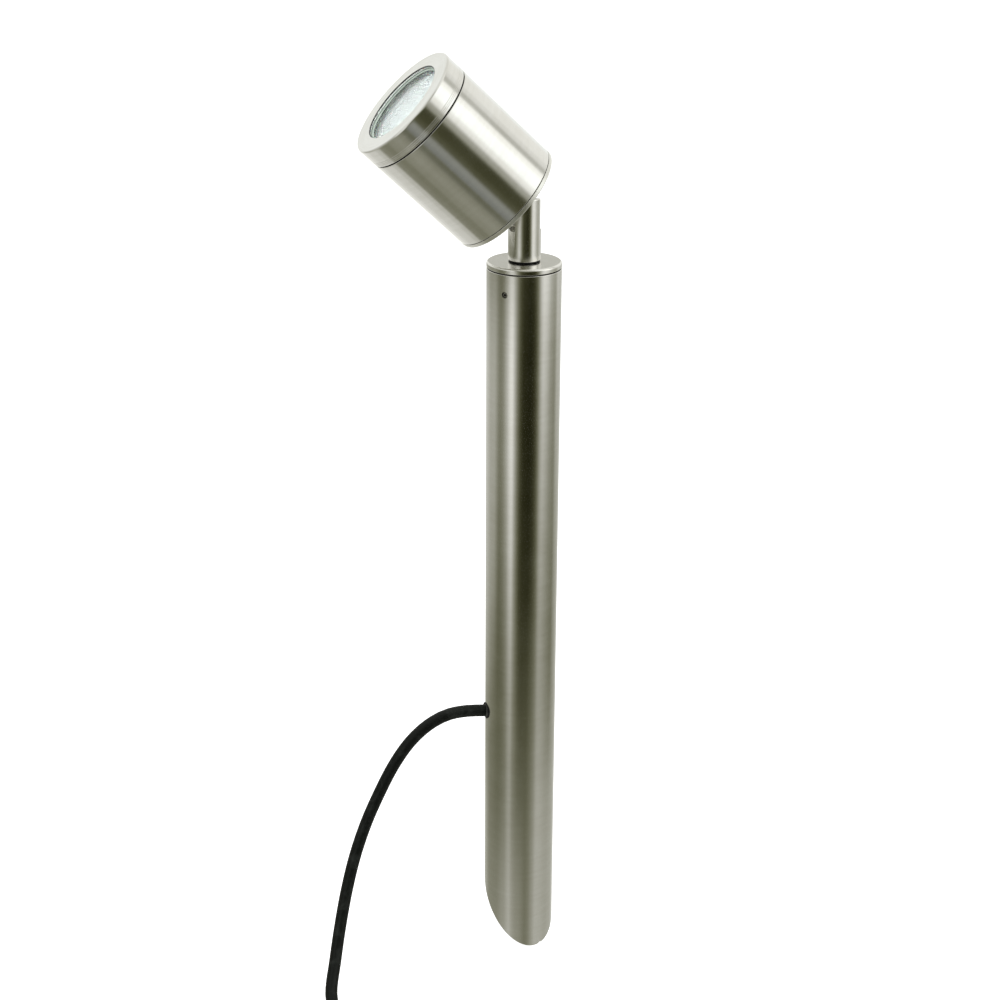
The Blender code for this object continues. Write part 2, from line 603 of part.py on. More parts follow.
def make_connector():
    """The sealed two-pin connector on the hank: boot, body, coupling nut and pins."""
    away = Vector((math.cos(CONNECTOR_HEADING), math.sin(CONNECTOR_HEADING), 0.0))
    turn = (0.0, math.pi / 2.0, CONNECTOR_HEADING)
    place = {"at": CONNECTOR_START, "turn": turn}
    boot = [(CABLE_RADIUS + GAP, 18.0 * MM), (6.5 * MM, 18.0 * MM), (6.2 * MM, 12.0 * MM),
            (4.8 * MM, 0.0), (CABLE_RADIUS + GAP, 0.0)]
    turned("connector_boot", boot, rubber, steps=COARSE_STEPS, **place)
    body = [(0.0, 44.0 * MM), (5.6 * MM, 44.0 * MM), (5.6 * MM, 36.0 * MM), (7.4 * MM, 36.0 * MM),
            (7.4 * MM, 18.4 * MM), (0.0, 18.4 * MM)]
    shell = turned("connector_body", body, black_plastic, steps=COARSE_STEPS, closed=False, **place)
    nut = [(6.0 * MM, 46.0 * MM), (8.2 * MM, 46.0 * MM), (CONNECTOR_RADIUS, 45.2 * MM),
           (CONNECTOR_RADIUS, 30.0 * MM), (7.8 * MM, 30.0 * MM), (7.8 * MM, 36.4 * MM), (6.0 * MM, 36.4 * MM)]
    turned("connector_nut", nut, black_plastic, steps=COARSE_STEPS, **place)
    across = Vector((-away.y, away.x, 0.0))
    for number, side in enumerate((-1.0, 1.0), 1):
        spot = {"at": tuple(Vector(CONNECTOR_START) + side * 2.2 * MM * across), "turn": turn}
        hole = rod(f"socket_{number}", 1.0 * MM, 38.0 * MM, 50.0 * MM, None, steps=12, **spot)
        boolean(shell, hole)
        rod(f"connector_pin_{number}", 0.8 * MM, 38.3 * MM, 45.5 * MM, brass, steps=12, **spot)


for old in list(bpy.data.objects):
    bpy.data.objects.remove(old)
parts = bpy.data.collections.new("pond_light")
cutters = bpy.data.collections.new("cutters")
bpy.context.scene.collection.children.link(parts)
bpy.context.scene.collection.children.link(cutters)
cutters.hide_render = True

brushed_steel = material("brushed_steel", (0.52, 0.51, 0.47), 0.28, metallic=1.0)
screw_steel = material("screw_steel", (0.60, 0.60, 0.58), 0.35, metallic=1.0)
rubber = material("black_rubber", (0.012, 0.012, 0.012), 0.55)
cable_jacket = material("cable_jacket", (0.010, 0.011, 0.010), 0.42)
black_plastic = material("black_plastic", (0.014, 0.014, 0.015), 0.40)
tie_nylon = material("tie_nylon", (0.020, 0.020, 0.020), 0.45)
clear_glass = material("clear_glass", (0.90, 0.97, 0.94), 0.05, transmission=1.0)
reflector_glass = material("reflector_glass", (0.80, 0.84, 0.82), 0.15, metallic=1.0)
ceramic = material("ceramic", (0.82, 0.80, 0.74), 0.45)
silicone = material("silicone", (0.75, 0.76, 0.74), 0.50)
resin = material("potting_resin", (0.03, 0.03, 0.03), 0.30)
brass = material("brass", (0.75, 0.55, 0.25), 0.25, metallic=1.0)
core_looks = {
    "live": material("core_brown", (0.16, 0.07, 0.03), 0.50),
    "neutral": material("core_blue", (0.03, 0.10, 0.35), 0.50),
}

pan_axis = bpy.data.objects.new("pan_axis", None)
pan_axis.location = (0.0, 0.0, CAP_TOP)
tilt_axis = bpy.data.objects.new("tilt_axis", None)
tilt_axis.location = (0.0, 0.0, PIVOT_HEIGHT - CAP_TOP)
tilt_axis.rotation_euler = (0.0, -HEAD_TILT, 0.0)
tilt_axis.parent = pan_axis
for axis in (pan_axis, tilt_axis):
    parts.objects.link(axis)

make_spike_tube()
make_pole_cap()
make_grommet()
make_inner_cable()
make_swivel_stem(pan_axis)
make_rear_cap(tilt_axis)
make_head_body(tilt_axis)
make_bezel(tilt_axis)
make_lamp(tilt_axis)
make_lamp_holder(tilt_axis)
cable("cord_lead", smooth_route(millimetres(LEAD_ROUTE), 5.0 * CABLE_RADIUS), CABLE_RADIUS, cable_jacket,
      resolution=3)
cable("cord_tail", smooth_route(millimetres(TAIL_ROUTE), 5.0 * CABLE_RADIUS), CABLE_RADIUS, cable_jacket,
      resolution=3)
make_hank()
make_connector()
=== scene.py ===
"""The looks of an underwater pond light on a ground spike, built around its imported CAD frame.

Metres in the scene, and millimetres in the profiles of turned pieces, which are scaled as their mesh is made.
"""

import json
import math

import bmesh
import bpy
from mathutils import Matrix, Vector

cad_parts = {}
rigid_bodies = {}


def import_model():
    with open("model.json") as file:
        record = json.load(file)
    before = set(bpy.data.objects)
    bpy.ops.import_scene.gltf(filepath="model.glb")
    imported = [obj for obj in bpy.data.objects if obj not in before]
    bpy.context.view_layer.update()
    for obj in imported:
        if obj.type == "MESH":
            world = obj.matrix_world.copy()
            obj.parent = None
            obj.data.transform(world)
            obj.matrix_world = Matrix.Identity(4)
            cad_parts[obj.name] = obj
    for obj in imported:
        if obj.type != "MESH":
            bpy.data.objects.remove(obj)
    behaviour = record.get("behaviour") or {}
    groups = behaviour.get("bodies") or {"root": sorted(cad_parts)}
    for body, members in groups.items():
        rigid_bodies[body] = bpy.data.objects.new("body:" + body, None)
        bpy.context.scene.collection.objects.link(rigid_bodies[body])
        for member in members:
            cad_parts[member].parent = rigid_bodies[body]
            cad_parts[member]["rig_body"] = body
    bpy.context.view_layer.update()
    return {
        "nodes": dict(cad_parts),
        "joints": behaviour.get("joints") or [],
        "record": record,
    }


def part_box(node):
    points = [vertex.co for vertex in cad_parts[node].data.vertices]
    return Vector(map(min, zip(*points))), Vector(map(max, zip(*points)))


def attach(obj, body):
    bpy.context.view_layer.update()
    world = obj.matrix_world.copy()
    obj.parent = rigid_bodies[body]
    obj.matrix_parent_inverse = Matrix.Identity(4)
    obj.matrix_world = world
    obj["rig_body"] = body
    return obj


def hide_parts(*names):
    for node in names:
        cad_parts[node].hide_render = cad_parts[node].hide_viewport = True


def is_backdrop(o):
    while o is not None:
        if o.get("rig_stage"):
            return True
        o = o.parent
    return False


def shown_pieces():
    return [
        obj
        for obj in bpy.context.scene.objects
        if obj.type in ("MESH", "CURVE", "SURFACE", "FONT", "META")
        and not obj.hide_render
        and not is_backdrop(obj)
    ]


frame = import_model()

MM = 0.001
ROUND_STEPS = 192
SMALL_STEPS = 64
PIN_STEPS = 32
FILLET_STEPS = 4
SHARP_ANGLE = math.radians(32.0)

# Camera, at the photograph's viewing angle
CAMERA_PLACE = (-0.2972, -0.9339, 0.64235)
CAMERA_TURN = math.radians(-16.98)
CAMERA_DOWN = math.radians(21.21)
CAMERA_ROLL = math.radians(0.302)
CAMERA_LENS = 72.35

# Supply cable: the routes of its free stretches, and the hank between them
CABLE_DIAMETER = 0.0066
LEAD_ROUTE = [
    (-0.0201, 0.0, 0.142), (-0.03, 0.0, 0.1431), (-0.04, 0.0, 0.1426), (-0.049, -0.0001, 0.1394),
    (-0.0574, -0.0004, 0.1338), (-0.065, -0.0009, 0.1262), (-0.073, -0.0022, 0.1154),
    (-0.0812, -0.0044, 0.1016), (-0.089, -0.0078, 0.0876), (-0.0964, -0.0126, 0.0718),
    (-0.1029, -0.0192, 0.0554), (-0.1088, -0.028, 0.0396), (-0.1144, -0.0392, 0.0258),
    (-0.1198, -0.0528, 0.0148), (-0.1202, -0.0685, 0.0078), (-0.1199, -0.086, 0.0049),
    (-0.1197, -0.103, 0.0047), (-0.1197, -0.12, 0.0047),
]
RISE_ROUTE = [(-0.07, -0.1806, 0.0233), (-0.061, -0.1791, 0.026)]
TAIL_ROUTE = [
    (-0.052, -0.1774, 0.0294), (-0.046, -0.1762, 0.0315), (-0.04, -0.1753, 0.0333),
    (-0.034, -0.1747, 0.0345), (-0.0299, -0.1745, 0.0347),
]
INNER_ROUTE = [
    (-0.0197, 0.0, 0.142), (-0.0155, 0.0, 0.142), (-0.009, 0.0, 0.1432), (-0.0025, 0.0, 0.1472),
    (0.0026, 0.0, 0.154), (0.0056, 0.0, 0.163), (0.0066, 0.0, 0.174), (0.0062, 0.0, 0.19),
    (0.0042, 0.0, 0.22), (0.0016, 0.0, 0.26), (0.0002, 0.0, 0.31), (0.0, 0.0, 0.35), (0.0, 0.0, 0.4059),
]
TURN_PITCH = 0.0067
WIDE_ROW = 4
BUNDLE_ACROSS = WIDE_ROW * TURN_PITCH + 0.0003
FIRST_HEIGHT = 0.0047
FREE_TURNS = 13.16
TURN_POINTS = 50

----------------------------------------

Aim of the exercise:
Return exactly, and only, the lines from the one containing "make_spike_tube()" down to the one containing "bpy.context.scene.collection.objects.link(rigid_bodies[body])", with both of those lines included.

Complete output:
make_spike_tube()
make_pole_cap()
make_grommet()
make_inner_cable()
make_swivel_stem(pan_axis)
make_rear_cap(tilt_axis)
make_head_body(tilt_axis)
make_bezel(tilt_axis)
make_lamp(tilt_axis)
make_lamp_holder(tilt_axis)
cable("cord_lead", smooth_route(millimetres(LEAD_ROUTE), 5.0 * CABLE_RADIUS), CABLE_RADIUS, cable_jacket,
      resolution=3)
cable("cord_tail", smooth_route(millimetres(TAIL_ROUTE), 5.0 * CABLE_RADIUS), CABLE_RADIUS, cable_jacket,
      resolution=3)
make_hank()
make_connector()
=== scene.py ===
"""The looks of an underwater pond light on a ground spike, built around its imported CAD frame.

Metres in the scene, and millimetres in the profiles of turned pieces, which are scaled as their mesh is made.
"""

import json
import math

import bmesh
import bpy
from mathutils import Matrix, Vector

cad_parts = {}
rigid_bodies = {}


def import_model():
    with open("model.json") as file:
        record = json.load(file)
    before = set(bpy.data.objects)
    bpy.ops.import_scene.gltf(filepath="model.glb")
    imported = [obj for obj in bpy.data.objects if obj not in before]
    bpy.context.view_layer.update()
    for obj in imported:
        if obj.type == "MESH":
            world = obj.matrix_world.copy()
            obj.parent = None
            obj.data.transform(world)
            obj.matrix_world = Matrix.Identity(4)
            cad_parts[obj.name] = obj
    for obj in imported:
        if obj.type != "MESH":
            bpy.data.objects.remove(obj)
    behaviour = record.get("behaviour") or {}
    groups = behaviour.get("bodies") or {"root": sorted(cad_parts)}
    for body, members in groups.items():
        rigid_bodies[body] = bpy.data.objects.new("body:" + body, None)
        bpy.context.scene.collection.objects.link(rigid_bodies[body])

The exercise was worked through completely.